TASK DIRECTIONS:
Search the material for the word "code" and report each line where it turns up.

DATA ROWS:
────────

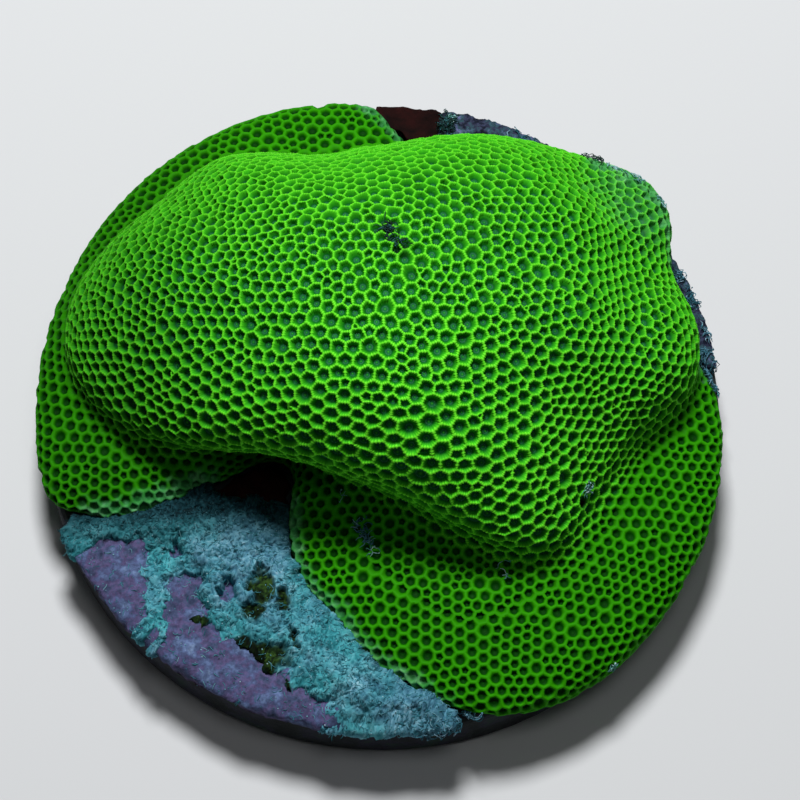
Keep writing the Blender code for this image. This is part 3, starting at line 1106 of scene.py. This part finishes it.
def spots_on(height_at, count):
    """Random places on the felt or on the bare crust, few of them in the hollows."""
    spots = []
    while len(spots) < count:
        x = random.uniform(-24.5, 6.0) * MM
        y = random.uniform(-25.5, -6.0) * MM
        height = height_at(x, y)
        if height and random.random() > 0.85 * inside(Vector((x, y, 0.0)), HOLLOWS):
            spots.append(Vector((x, y, height)))
    return spots


def threads_mesh(name, paths, thickness):
    """Square-sectioned threads, thinner at both ends, along rows of places."""
    curve = bpy.data.curves.new(name, "CURVE")
    curve.dimensions = "3D"
    curve.bevel_depth = 0.5 * thickness
    curve.bevel_resolution = 0
    curve.use_fill_caps = True
    for places in paths:
        spline = curve.splines.new("POLY")
        spline.points.add(len(places) - 1)
        for k, place in enumerate(places):
            spline.points[k].co = (*place, 1.0)
            spline.points[k].radius = 0.4 + 0.8 * math.sin(math.pi * (k + 0.5) / len(places))
    obj = add_object(name, curve)
    evaluated = obj.evaluated_get(bpy.context.evaluated_depsgraph_get())
    made = bpy.data.meshes.new_from_object(evaluated)
    bpy.data.objects.remove(obj)
    return made


def thread_path(start):
    """The places of one thread that wanders over the ground from here in a low arc."""
    heading = random.uniform(0.0, 2.0 * math.pi)
    curl = random.gauss(0.0, THREAD_CURL)
    lift = random.uniform(0.0, THREAD_LIFT_MM) * MM
    places = []
    x, y, level = start
    for k in range(THREAD_STEPS):
        height = turf_height(x, y) or crust_height(x, y)
        level = max(height, level - SAG) if height else level - FALL
        places.append(Vector((x, y, level + lift * math.sin(math.pi * k / (THREAD_STEPS - 1)))))
        heading += curl + random.gauss(0.0, THREAD_CURL)
        x += THREAD_STEP * math.cos(heading)
        y += THREAD_STEP * math.sin(heading)
    return places


def each_its_own(tree, *stops):
    """A colour that differs from thread to thread and from grain to grain."""
    each = add_node(tree, "ShaderNodeNewGeometry").outputs["Random Per Island"]
    return colour_by(tree, each, *stops)


starts = spots_on(turf_height, THREAD_COUNT) + spots_on(crust_height, WISP_COUNT)
paths = [thread_path(start) for start in starts]

# Dull teal threads, some of them pale, painted nearly black under the brow as painted shadow.
algae, tree, shader = new_material("teal turf threads", roughness=0.8, specular=0.08)
lit = each_its_own(tree, (0.0, "22606c"), (0.5, "377a88"), (0.85, "4c8e9c"), (1.0, "7cb0bc"))
unlit = each_its_own(tree, (0.0, "05161a"), (0.6, "0e343c"), (1.0, "24505a"))
tree.links.new(mix_colours(tree, lip_shade(tree), lit, unlit), shader.inputs["Base Color"])
piece = add_piece("turf_threads", threads_mesh("turf_threads", paths, THREAD_THICKNESS), algae)
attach(piece, "root")
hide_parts("turf_mat_front")

bm = bmesh.new()
for spot in spots_on(turf_height, GRAIN_COUNT) + spots_on(crust_height, SPECK_COUNT):
    radius = random.uniform(*GRAIN_SIZES) * MM
    spin = Euler([random.uniform(0.0, math.pi) for _ in range(3)]).to_matrix().to_4x4()
    squash = Matrix.Diagonal((radius, radius * random.uniform(0.6, 1.0), radius * 0.7, 1.0))
    bmesh.ops.create_icosphere(
        bm, subdivisions=1, radius=1.0, matrix=Matrix.Translation(spot) @ spin @ squash
    )
# Grains from dark teal to a pale grey that catches the light, painted darker under the brow as
# painted shadow.
grit, tree, shader = new_material("fine sediment grit", roughness=0.8, specular=0.3)
lit = each_its_own(
    tree, (0.0, "1c4a50"), (0.4, "317480"), (0.8, "5490a0"), (0.95, "7cacb8"), (1.0, "a0c0c8")
)
unlit = each_its_own(tree, (0.0, "041216"), (0.6, "0c3038"), (1.0, "2c565e"))
tree.links.new(mix_colours(tree, lip_shade(tree), lit, unlit), shader.inputs["Base Color"])
piece = add_piece("turf_grit", bm, grit)
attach(piece, "root")
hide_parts("turf_mat_front")

# ----------------------------------------------------------
# Tufts and debris: small tufts of hair algae and slime that have caught on the colony,
# on the crusts and along the rim.  They are threads lying close, with grit between them.

# x, y and z in mm, spread and thread length in mm, number of threads and how far they rise.
DARK_TUFTS = (
    (0.5, 7.4, 20.9, 0.5, 1.1, 26, 0.25),
    (1.0, 6.3, 21.0, 0.4, 0.9, 18, 0.20),
    (4.9, 23.5, 6.0, 0.5, 0.9, 60, 0.30),
    (4.6, 22.6, 6.0, 0.4, 0.9, 40, 0.30),
    (16.0, 17.3, 10.8, 0.5, 1.2, 14, 0.40),
    (15.2, 17.7, 10.4, 0.4, 1.1, 8, 0.30),
)
TEAL_TUFTS = (
    (24.2, 2.6, 5.8, 0.55, 1.0, 60, 0.30),
    (24.7, 1.3, 6.0, 0.40, 0.8, 26, 0.20),
    (23.9, 4.1, 6.0, 0.40, 0.8, 34, 0.25),
    (24.2, 5.9, 6.0, 0.40, 0.8, 20, 0.25),
    (23.1, 8.6, 6.0, 0.60, 0.9, 46, 0.30),
    (22.3, 10.4, 6.0, 0.40, 0.9, 26, 0.30),
    (10.5, 21.9, 6.0, 0.80, 1.0, 34, 0.20),
    (13.4, 20.2, 6.0, 0.70, 1.0, 30, 0.25),
    (3.0, -24.7, 5.2, 0.60, 1.2, 60, 0.35),
    (4.6, -24.6, 5.2, 0.60, 1.2, 70, 0.35),
    (6.1, -24.3, 5.0, 0.45, 1.1, 50, 0.35),
    (-1.0, -11.3, 7.8, 0.35, 0.9, 20, 0.20),
    (-1.6, -10.3, 7.8, 0.35, 0.9, 18, 0.20),
)
PALE_TUFTS = (
    (14.6, -8.5, 10.5, 0.30, 0.7, 12, 0.15),
    (15.0, -8.1, 10.4, 0.25, 0.7, 8, 0.15),
    (-0.8, -12.2, 7.7, 0.20, 0.7, 6, 0.12),
    (9.0, -14.0, 7.8, 0.10, 0.8, 4, 0.12),
    (8.8, -13.0, 8.0, 0.05, 1.3, 2, 0.25),
    (-2.9, -7.9, 7.8, 0.15, 0.6, 5, 0.12),
    (5.2, 23.9, 6.1, 0.18, 0.5, 20, 0.20),
    (17.2, 17.2, 10.9, 0.45, 0.8, 16, 0.15),
    (19.0, 16.3, 10.6, 0.50, 0.8, 18, 0.15),
    (20.7, 14.6, 10.6, 0.50, 0.8, 16, 0.15),
    (16.9, -20.6, 5.5, 0.25, 0.6, 16, 0.20),
)
TUFT_STEPS = 7
TUFT_CLEARANCE = 0.08 * MM
TUFT_THICKNESS = 0.06 * MM
DEBRIS_SIZES = (0.04, 0.10)


def nearest_ground(place):
    """The nearest place on the colony, the crusts or the felt, and its normal."""
    found = [tree.find_nearest(place) for tree in (skin, *crusts.values(), *felts)]
    spot, normal, _, _ = min(found, key=lambda hit: hit[3])
    return spot, normal


def random_step(size):
    return Vector([random.gauss(0.0, size) for _ in range(3)])


def tuft_paths(tufts):
    """Rows of places for the threads of the tufts, lying along the ground in low arcs."""
    paths = []
    for x, y, z, spread, length, count, rise in tufts:
        for _ in range(count):
            place = (Vector((x, y, z)) + random_step(0.6 * spread)) * MM
            heading = random_step(1.0)
            reach = random.uniform(0.6, 1.1) * length * MM
            lift = random.uniform(0.3, 1.0) * rise * MM
            places = []
            for k in range(TUFT_STEPS):
                spot, normal = nearest_ground(place)
                height = lift * math.sin(math.pi * (k + 0.4) / TUFT_STEPS)
                places.append(spot + normal * (TUFT_CLEARANCE + height))
                heading += random_step(0.5)
                heading = (heading - normal * heading.dot(normal)).normalized()
                place = spot + heading * reach / TUFT_STEPS
            paths.append(places)
    return paths


def add_tufts(name, tufts, replaced, *stops):
    """One piece holding all the threads and grit of these tufts, slightly slick."""
    material, tree, shader = new_material(name.replace("_", " "), roughness=0.7, specular=0.2)
    tree.links.new(each_its_own(tree, *stops), shader.inputs["Base Color"])
    add_relief(tree, shader, mottle(tree, 0.06 * MM), 0.01 * MM)
    paths = tuft_paths(tufts)
    bm = bmesh_of(threads_mesh(name, paths, TUFT_THICKNESS))
    for places in paths[::2]:
        radius = random.uniform(*DEBRIS_SIZES) * MM
        bmesh.ops.create_icosphere(
            bm, subdivisions=1, radius=radius, matrix=Matrix.Translation(random.choice(places))
        )
    piece = add_piece(name, bm, material)
    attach(piece, "root")
    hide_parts(replaced)


add_tufts(
    "dark_algae_tufts",
    DARK_TUFTS,
    "coralline_crust_rear",
    (0.0, "060e0c"), (0.5, "10302c"), (0.85, "1c4a4c"), (1.0, "3c7480"),
)
add_tufts(
    "teal_algae_tufts",
    TEAL_TUFTS,
    "coralline_crust_side",
    (0.0, "1c4650"), (0.5, "30687a"), (0.85, "5a8a9e"), (1.0, "8cb0c4"),
)
add_tufts(
    "pale_slime_threads",
    PALE_TUFTS,
    "coral_colony",
    (0.0, "3c7c74"), (0.5, "60a094"), (0.85, "8cb8bc"), (1.0, "b8d4d8"),
)
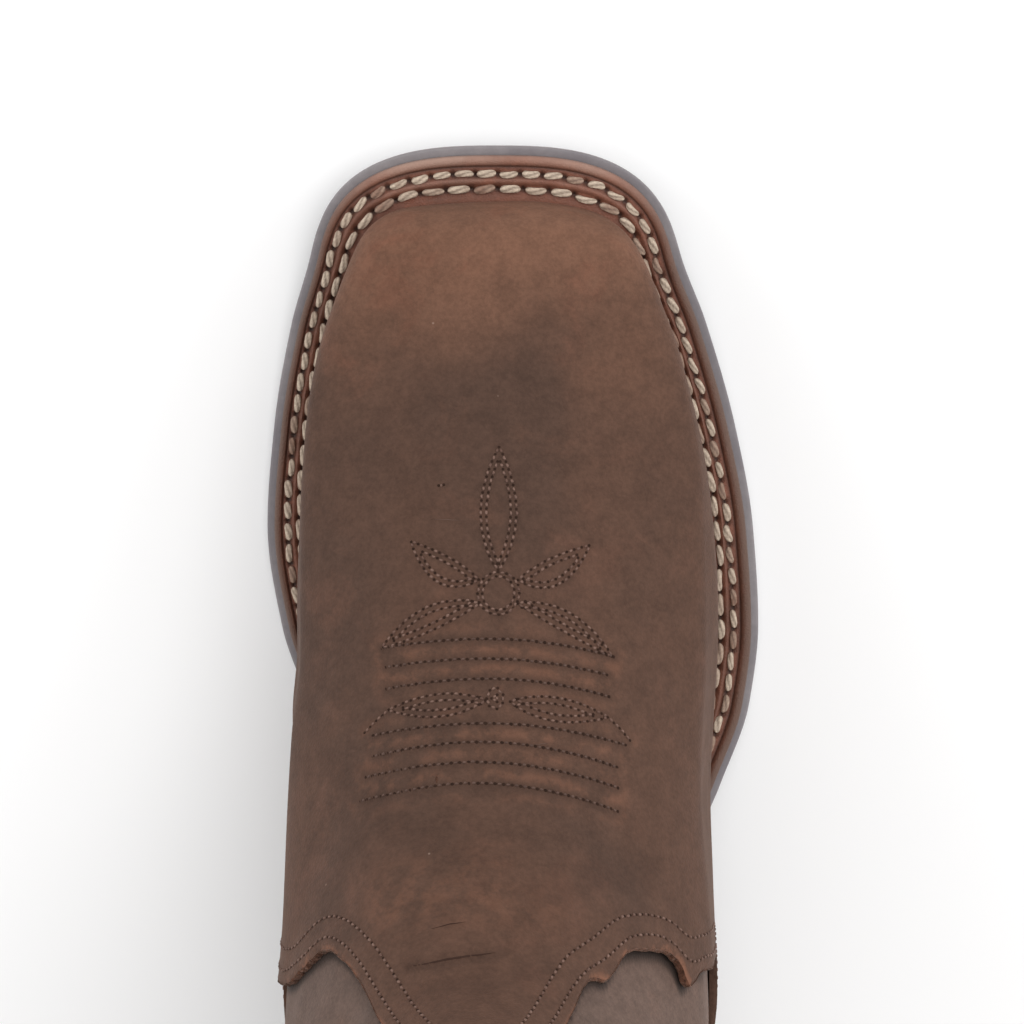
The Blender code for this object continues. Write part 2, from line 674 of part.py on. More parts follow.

────────

FINAL RESULT:
Keep writing the Blender code for this image. This is part 3, starting at line 1106 of scene.py. This part finishes it.
The Blender code for this object continues. Write part 2, from line 674 of part.py on. More parts follow.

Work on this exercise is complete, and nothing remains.